Did a Process Oriented Psychology workshop here in Dublin in the late 1990's called Death: The Crazy Wisdom Teacher." During that workshop. I recall one of the American facilitators sayiing that he was convinced that the Irish have not worked through the grief of the famine.
In light of this article, it would seem more appropriate for President Michael D. Higgins to visit Montreal, Quebec, Canada.
WTF is 'comfisicated land'?
My Grand Father, James Fitzpatrick worked as a Shepard( according to the Census of 1901) on the land that was comfisicated from his Fore Fathers,I agree with Mr. Counihan.
Well done, Mr. Counihan.
What a horrible tragedy. However I agree with Marcella and don't understand why the fact that all the Irish land had been confiscated and given to English landlords is never mentioned. It was documented on TV recently in "Who Are You," that there was plenty of food in Ireland that was being transported to England. This genocide had nothing to do with potatoes. Incidentally Smithsonian Magazine last year wrote that the people of Cornwall, England are still tenant farmers with Prince Charles owning everything. That is easily documented.
incredible unselfish unsung real hero,s and heroines, often of a religious persuasion,proving the better side of human nature,should be a film about these terrible and tragic times.
It is good to suss out the details of the famine as too often it is left that the potato crops failed so people starved....yes and a resounding no. The English oppressors took this opportunity to hit the people of Ireland while they were down by continuing to export food items from Ireland to England, rampimg up evictions (violently many times) for those who lost all ability to pay rents and or offered poor houses and soup kitchens often at the price of turning their backs on all they knew. In other words convert from their faith in order to survive - but as we honour those who perish lets carry on a legacy of making a better day today and for the future.

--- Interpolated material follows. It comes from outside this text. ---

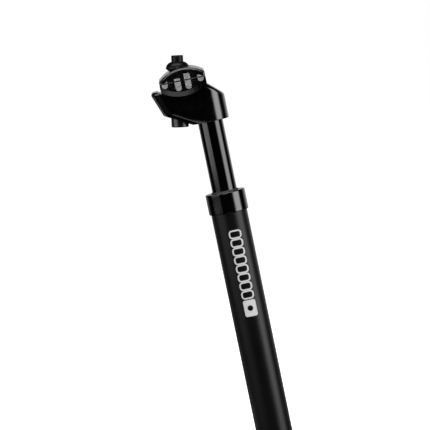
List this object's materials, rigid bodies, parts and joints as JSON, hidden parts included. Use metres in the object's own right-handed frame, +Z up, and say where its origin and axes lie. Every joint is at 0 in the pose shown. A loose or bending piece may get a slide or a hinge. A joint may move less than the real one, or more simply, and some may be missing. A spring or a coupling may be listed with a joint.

My GG grand father came over to Montreal from Mayo in 1842 with three infant children. He made it against hard odds, many poor souls that came just a few years later did not, they died at sea or were dumped on shore to crawl to a hospital or die like a dog from typhoid fever in a hastily built coffin shack.
One reason about Ireland's great famine was imported new potato species that could not stand the cold climate?
The "Grey Nuns" also followed French Canadians from Quebec and Acadia to Lewiston, Maine, where their countrymen had relocated to work in the textile mills. They opened a fine hospital because, at that time, working men and women, especially Catholics, and especially Francophones, were getting a raw deal. St. Mary's Hospital stands today at a monument to those good sisters and as a fine hospitals that even non-Catholics go to because of the quality of nursing care.
My Aylward, Doherty, and Knox ancestors made it through Canada to McHenry Co. Illinois. No wonder they possessed a long last animosity toward the English, and a very sad remembrance of their arrival in Canada.
My Great, Great Grandmother's family fled to Scotland at this time, because her father knew what the Brit's would do. When they were able they came to America and went through Ellis Island legally!!!